Where the application involves glass and process control is vital, UV adhesives really make a difference, Goss says, even if there is a cost premium. “In some department stores, you can purchase curtain rails with finials made of glass spheres, which are between the size of a cricket and golf ball. Originally, they were using an epoxy to bond glass to metal, but they were getting lots of work in progress. Even quick-setting epoxy takes 10 minutes to develop handling strength. In that time, it is nowhere near strong enough to hold that weight. Now they are using Loctite 350, one of our standard grades. While they are perhaps paying five times as much in adhesive, their work in progress is down to almost nothing, and there is better durability with UV acrylic than epoxy.”

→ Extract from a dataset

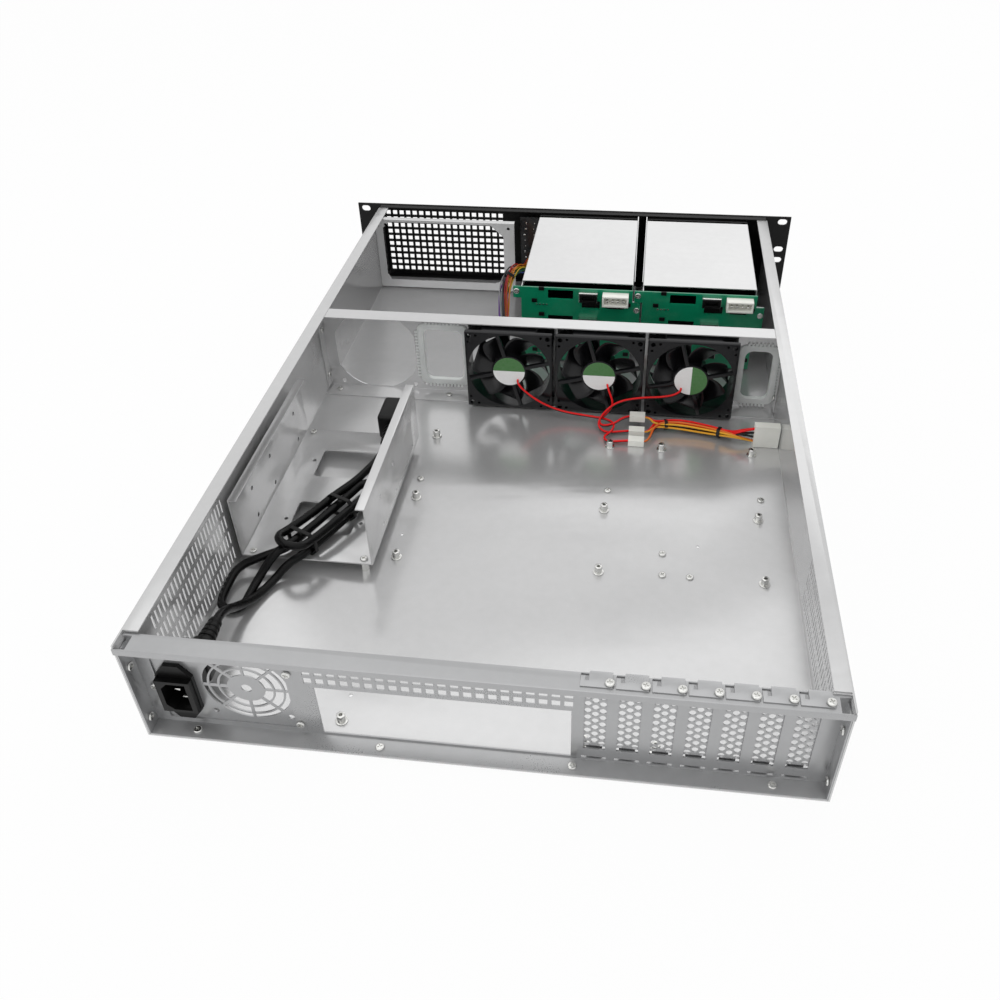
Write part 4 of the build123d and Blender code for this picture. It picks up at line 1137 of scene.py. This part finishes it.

Another competitive advantage is in automation; because they are easy to dispense, UV cure adhesives can be applied by robot.

Putting it another way, Swanson states: “Commercially, the benefit of UV curing is in productivity. It lends itself to volume manufacture. Just to do one-off doesn’t make the initial investment worth it. If you are making millions, the initial investment is trivial. It doesn’t lend itself to small numbers of big products, but big numbers of small products.”

Those characteristics match up well with medical applications, such as bonding cannulas (needles) into syringe bodies, which are made in their millions. Suppliers can tweak the adhesive viscosity to their exact requirements.

Another application Swanson mentions is temporary masking for metal surface treatment, in which users can apply the liquid over a large area and cure it to protects the material underneath. Once finished, it is just peeled off.


The company (02841 769 800) has developed a range of thermoplastic and hybrid thermoplastic-metal disc-shaped fasteners. Because they are at least translucent, the adhesive underneath can be cured in a matter of seconds using a high-intensity hand-held UV gun. Adhesives used include Delo Photobond and Delo Dualbond. Pull-off force was measured to be 1.75kN, and shear was about 2kN, declining to just over 1kN at 90°C in a sample using a 4mm-thick hybrid fastener that included an M5 bolt on an aluminium substrate, with 0.25g of adhesive cured with the Onsert Portable Mini gun.

Another advantage of using thermoplastic bases is that they can flex under load and substrate deformation, according to Bölhoff. And because the fasteners are cured virtually immediately, there’s no need for temporary fixturing during a long cure.